The individual plaintiffs perform professionally as The New Kids on the Block. There are more than 500 products or services bearing the New Kids trademark. Among these are services taking advantage of a recent development in telecommunications: 900 area code numbers, where the caller is charged a fee, a portion of which is paid to the call recipient. Fans can call various New Kids 900 numbers to listen to the New Kids talk about themselves, to listen to other fans talk about the New Kids, or to leave messages for the New Kids and other fans.
The defendants, two newspapers of national circulation, conducted separate polls of their readers seeking an answer to a pressing question: Which one of the New Kids is the most popular? USA Today's announcement contained a picture of the New Kids and asked, "Who's the best on the block?" The announcement listed a 900 number for voting, noted that "any USA Today profits from this phone line will go to charity," and closed with the following:
New Kids on the Block are pop's hottest group. Which of the five is your fave? Or are they a turn off? . . . Each call costs 50 cents. Results in Friday's Life section.
The Star's announcement, under a picture of the New Kids, went to the heart of the matter: "Now which kid is the sexiest?" The announcement, which appeared in the middle of a page containing a story on a New Kids concert, also stated:
Which of the New Kids on the Block would you most like to move next door? * wants to know which cool New Kid is the hottest with our readers.
Readers were directed to a 900 number to register their votes; each call cost 95 cents per minute.

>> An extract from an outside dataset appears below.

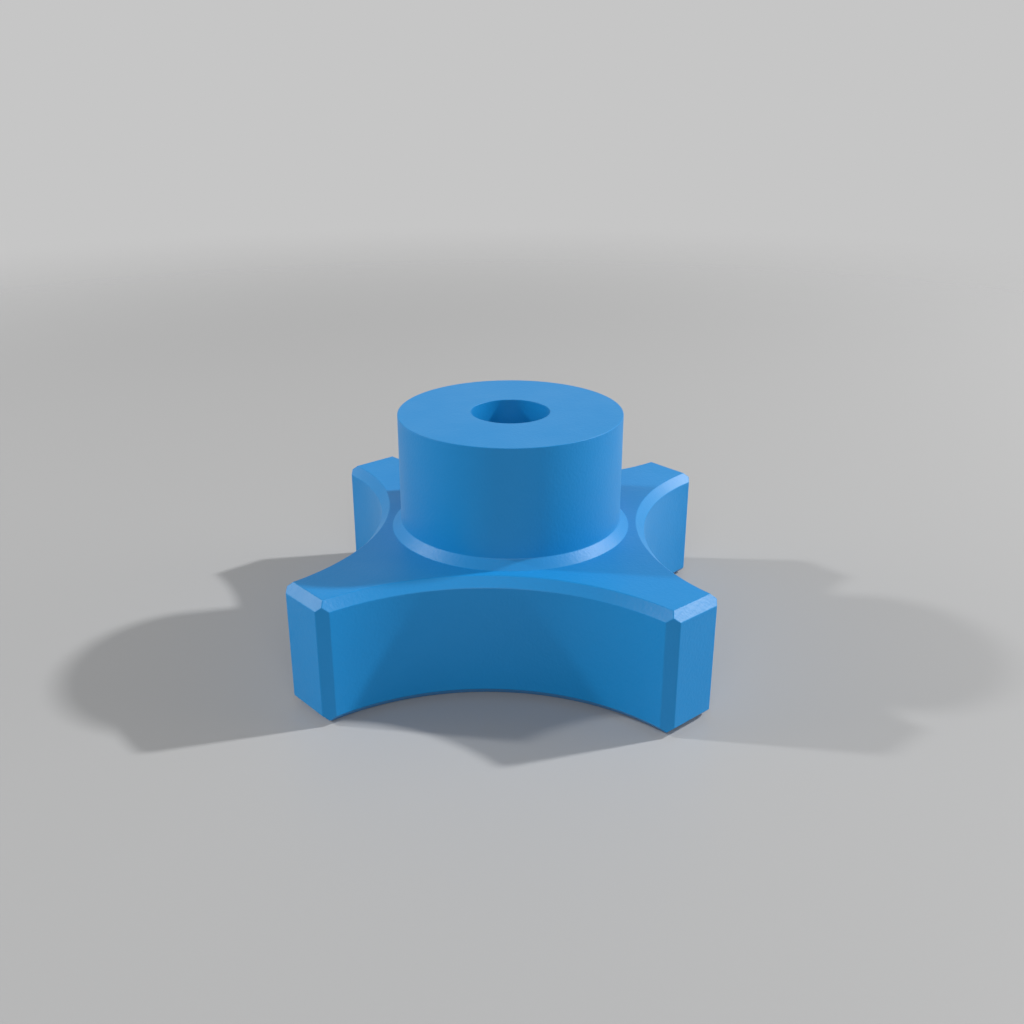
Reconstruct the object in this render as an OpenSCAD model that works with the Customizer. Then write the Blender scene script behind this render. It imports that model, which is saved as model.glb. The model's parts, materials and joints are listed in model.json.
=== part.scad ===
// Mower deck knob: one piece of plastic with four arms, a round hub and a plain bore.
// Fingers lie in the round hollows between the arms. The knob stands on its flat palm
// face, hub up, with the origin on its axis at that face, in millimetres. The part was
// laid out in inches, so the sizes here are round hundredths of an inch.

/* [Arms] */
// Distance across the ends of two opposite arms
arm_span = 57.15; // [54:0.05:80]
// Width of an arm at its end, before its corners are cut
arm_end_w = 7.62; // [6:0.01:12]
// Thickness of the arms, from the palm face to the hub side
arm_h = 14.224; // [6:0.001:20]
// Width and depth of the 45 degree cut along every edge of the arms
arm_cut = 1.016; // [0.2:0.001:1.4]

/* [Hub] */
// Diameter of the hub
hub_d = 25.4; // [14:0.05:27]
// Height of the hub above the arms
hub_h = 13.462; // [4:0.001:30]
// Width and height of the 45 degree collar round the hub's foot
hub_foot = 1.016; // [0.2:0.001:1.8]

/* [Bore] */
// Diameter of the plain bore through the knob, which clears an 8 mm stud
bore_d = 8.89; // [5:0.01:12]

/* [Hidden] */
$fn = 180;

past = 1;                               // how far a cutter runs past the face it cuts
half_span = arm_span / 2;
half_end = arm_end_w / 2;
hub_r = hub_d / 2;
total_h = arm_h + hub_h;

// Each hollow is centred on a corner of the square round the arms and starts at the
// arm's end, so its wall meets the flat end squarely and the arm flares from there
hollow_r = half_span - half_end;

// Where the planes that cut the arms' upright corners cross the X and Y axes
corner_reach = half_span + half_end - arm_cut;

// A square slab as thick as the arms, with two opposite sides cut back at both faces
module slab() {
    rotate([90, 0, 0])
        linear_extrude(arm_span, center = true)
            polygon([
                [arm_cut - half_span, 0],
                [half_span - arm_cut, 0],
                [half_span, arm_cut],
                [half_span, arm_h - arm_cut],
                [half_span - arm_cut, arm_h],
                [arm_cut - half_span, arm_h],
                [-half_span, arm_h - arm_cut],
                [-half_span, arm_cut]
            ]);
}

// The square turned by 45 degrees whose sides cut the arms' eight upright corners
module corner_square() {
    side = corner_reach * sqrt(2);
    rotate([0, 0, 45])
        translate([-side / 2, -side / 2, -past])
            cube([side, side, arm_h + 2 * past]);
}

// What one finger hollow takes away: a cylinder that opens at 45 degrees at both faces
module hollow() {
    mouth_r = hollow_r + arm_cut + past;
    rotate_extrude()
        polygon([
            [0, -past],
            [mouth_r, -past],
            [hollow_r, arm_cut],
            [hollow_r, arm_h - arm_cut],
            [mouth_r, arm_h + past],
            [0, arm_h + past]
        ]);
}

// The four arms, with every edge cut and the edge cuts mitred where they meet
module arms() {
    difference() {
        intersection() {
            slab();
            rotate([0, 0, 90]) slab();
            corner_square();
        }
        for (x = [-half_span, half_span], y = [-half_span, half_span])
            translate([x, y, 0]) hollow();
    }
}

// The hub and the collar round its foot, rooted inside the arms
module hub() {
    rotate_extrude()
        polygon([
            [0, arm_h - past],
            [hub_r + hub_foot, arm_h - past],
            [hub_r + hub_foot, arm_h],
            [hub_r, arm_h + hub_foot],
            [hub_r, total_h],
            [0, total_h]
        ]);
}

// The whole knob, which is one solid
module knob() {
    color("#2079b8")
        difference() {
            union() {
                arms();
                hub();
            }
            translate([0, 0, -past])
                cylinder(h = total_h + 2 * past, d = bore_d);
        }
}

knob();
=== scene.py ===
import json
import math

import bpy
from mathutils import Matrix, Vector


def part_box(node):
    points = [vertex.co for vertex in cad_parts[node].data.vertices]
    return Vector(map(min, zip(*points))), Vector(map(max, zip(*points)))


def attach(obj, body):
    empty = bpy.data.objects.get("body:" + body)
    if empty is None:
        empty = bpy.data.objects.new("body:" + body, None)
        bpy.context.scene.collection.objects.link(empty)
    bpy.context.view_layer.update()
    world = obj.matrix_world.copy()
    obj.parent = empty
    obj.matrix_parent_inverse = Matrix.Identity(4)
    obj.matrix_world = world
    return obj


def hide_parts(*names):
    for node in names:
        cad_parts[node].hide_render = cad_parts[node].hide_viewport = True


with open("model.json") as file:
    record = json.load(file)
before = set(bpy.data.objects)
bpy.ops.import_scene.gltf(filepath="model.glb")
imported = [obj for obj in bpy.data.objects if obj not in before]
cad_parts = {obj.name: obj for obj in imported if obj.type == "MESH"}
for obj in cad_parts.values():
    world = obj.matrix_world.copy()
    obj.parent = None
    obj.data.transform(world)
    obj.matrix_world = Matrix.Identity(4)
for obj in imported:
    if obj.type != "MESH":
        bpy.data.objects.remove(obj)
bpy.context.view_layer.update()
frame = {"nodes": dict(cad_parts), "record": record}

# Mower deck knob, finished for the camera: one moulding in blue plastic on a pale table.
# Lengths are in metres; mm turns the millimetre sizes below into them.
mm = 0.001


def linear(hexColour):
    # an sRGB hex colour as the linear, opaque colour that a socket takes
    parts = [int(hexColour[k:k + 2], 16) / 255 for k in (1, 3, 5)]
    red, green, blue = [c / 12.92 if c <= 0.04045 else ((c + 0.055) / 1.055) ** 2.4 for c in parts]
    return red, green, blue, 1.0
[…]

Fearing that the two newspapers were undermining their hegemony over their fans, the New Kids filed a shotgun complaint in federal court raising no fewer than ten claims: (1) common law trademark infringement; (2) Lanham Act false advertising; (3) Lanham Act false designation of origin; (4) Lanham Act unfair competition; (5) state trade name infringement; (6) state false advertising; (7) state unfair competition; (8) commercial misappropriation; (9) common-law misappropriation; and (10) intentional interference with prospective economic advantage. The two papers raised the First Amendment as a defense, on the theory that the polls were part and parcel of their "news-gathering activities." The district court granted summary judgment for defendants.
Were the newspapers entitled to the fair use defense to trademark infringement?
After refusing to review the constitutional issue, the appellate court stated that under trademark law, defendants were entitled to the fair use defense to trademark infringement because they had used the name to identify the group and not to imply the group's endorsement. The court noted that a competitor could even use a rival's trademark in advertising for profit if the use was not false or misleading and did not implicate the source-identification function of the trademark. In addition the court held that defendants had a complete defense to claims of misappropriation under Cal. Civ. Code § 3344(d) because they used the name in connection with a true news account.